Mr Duffy noted: “Overall the business has had a positive first half of the year with good delivery across key areas. As we look out in to the second half, the group does expect downward pressure on net interest margin relative to H1.

"We also anticipate cost pressures from inflation and investment in H2, which will only be partially mitigated by the ongoing cost-savings programme, where certain restructuring activities have now been deferred in light of the proposed acquisition by Nationwide.”

Nationwide’s chairman Kevin Parry in March pledged to maintain branches, committing to keep one open in every location where the merged business operates until at least early 2028.

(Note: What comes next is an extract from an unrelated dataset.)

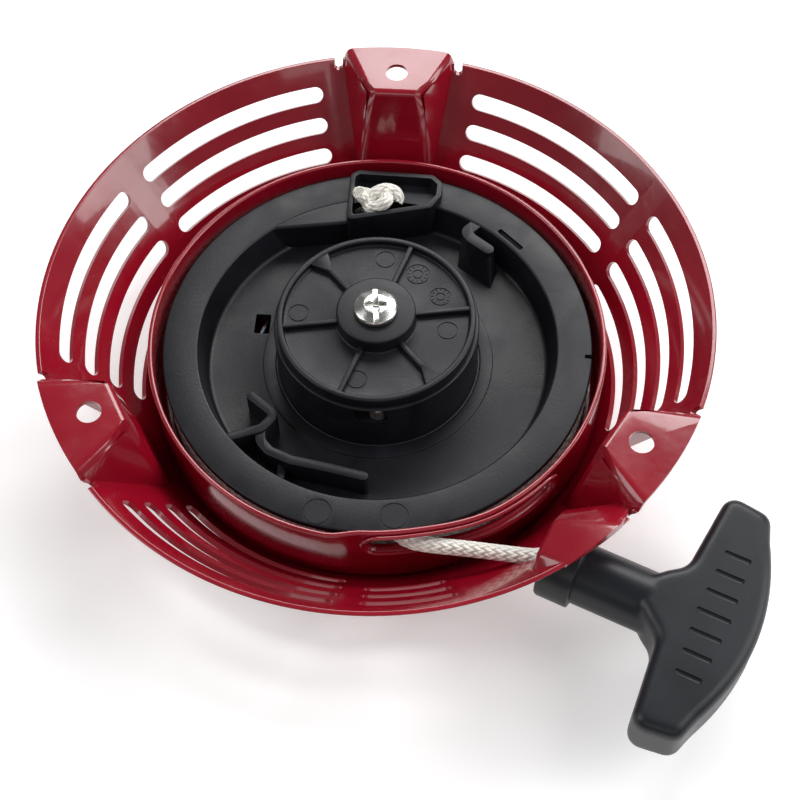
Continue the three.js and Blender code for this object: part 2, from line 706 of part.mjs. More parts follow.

Virgin Money, meanwhile, which in February announced it had reached agreement to buy out its joint venture (JV) partner abrdn and take full ownership of Virgin Money Investments, has held back from announcing additional branch closures this year and has put a hold on previously declared intentions to further reduce its workforce.

The bank, which has around 6.6 million customers and is the sixth-largest on the high street, cut about 150 full-time jobs in the first quarter and in an update earlier this year had hinted at more cuts looming. Scottish branches which closed last year include Ellon, Fort William, Irvine, Lochgilphead, Newton Stewart and Turriff.

It is still expected that the Nationwide deal will complete towards the end of 2024 although the Competition and Markets Authority recently revealed it is investigating the takeover. The deadline for responses is today.

Several shareholders including Richard Branson’s Virgin Group have already backed the takeover deal at 220p a share for the bank that comprises parts of the old Northern Rock, Yorkshire Bank and Clydesdale Bank.